El hollywoodesco espectáculo nos exprime más aplausos para diestros bailarines, cantantes que nos arrancan ayayayayes y la orquesta en la que “sollozan” dos bandoneones. El pianista nos hace recordar a Rodolfo Biaggi “Manos Brujas”. Todo es perfecto. Nada que ver con la bella, espontánea y asombrosa anarquía de San Telmo. Gozamos de dos horas de baile y música ciudadana. Una bella cantante se deja venir, a capela, con “Malena”. Como “Malena tiene sangre de bandoneón”, la intérprete nos quedó debiendo el instrumento que tiene mucho de ventrílocuo de la  nostalgia.

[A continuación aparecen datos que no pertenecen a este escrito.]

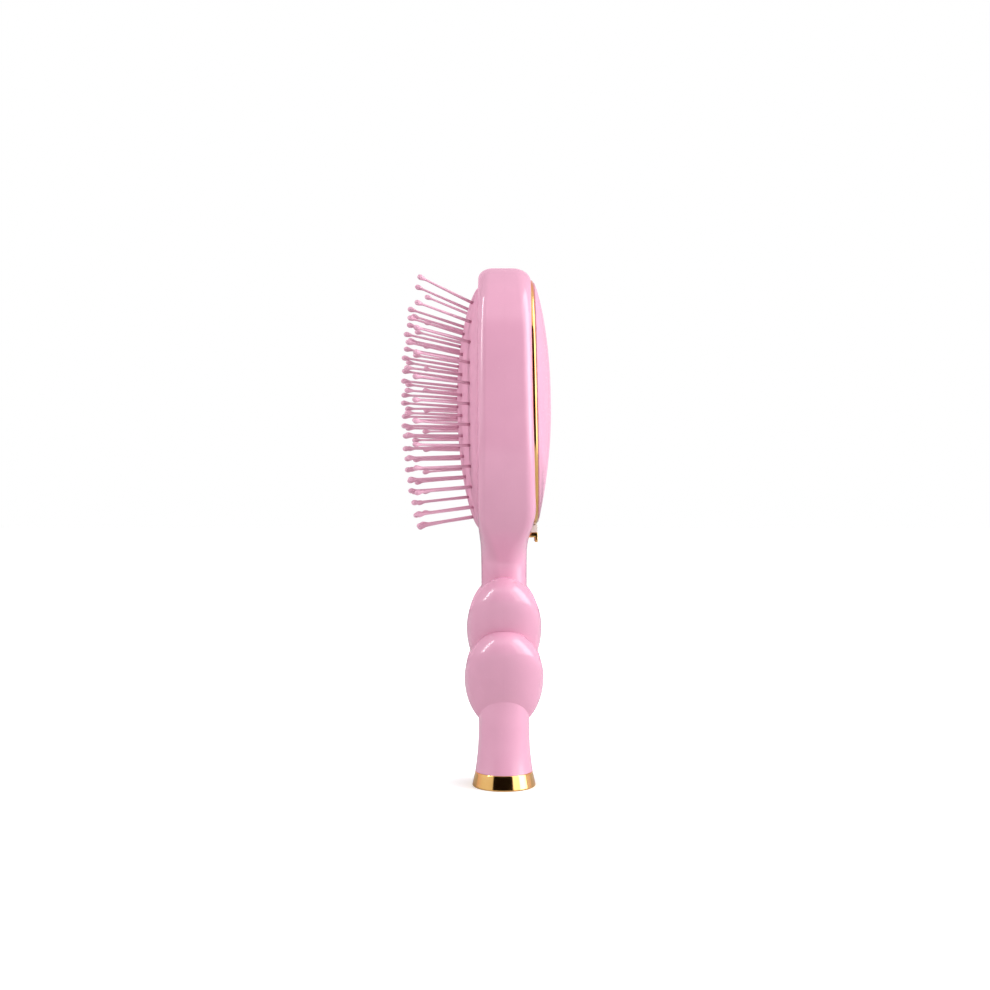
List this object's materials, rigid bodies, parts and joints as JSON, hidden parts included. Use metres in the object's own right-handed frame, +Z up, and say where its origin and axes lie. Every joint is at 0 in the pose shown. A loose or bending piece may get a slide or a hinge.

El cantante líder es una réplica al carbón de Carlitos Gardel, con su traje negro impecable, su despectiva forma de mirar que es la misma de agarrar el cigarrillo y su pelo engominado. “Los muchachos de antes sí usaban gomina”, me digo.

El problema de copiar a otro es que nunca lo plagiaremos bien y, en cambio, nunca podremos lucir nuestras  propias virtudes. Con este brillante pensamiento que parece leído en una olvidada  revista de peluquería, tocamos la retirada. Regresamos  a la democracia olorosa del bus que descarga su variopinta mercancía con unos vinillos de más entre pecho y espalda. Ha quedado chuleada la Esquina Gardel.

Dulces sueños. (A propósito: hasta el momento no he soñado una sola vez en Buenos Aires. ¿Será porque la dura almohada que nos tocó parece hecha para un luchador japonés de sumo? Me quejaré  ante Claudia, la chica que nos organizó el paseo).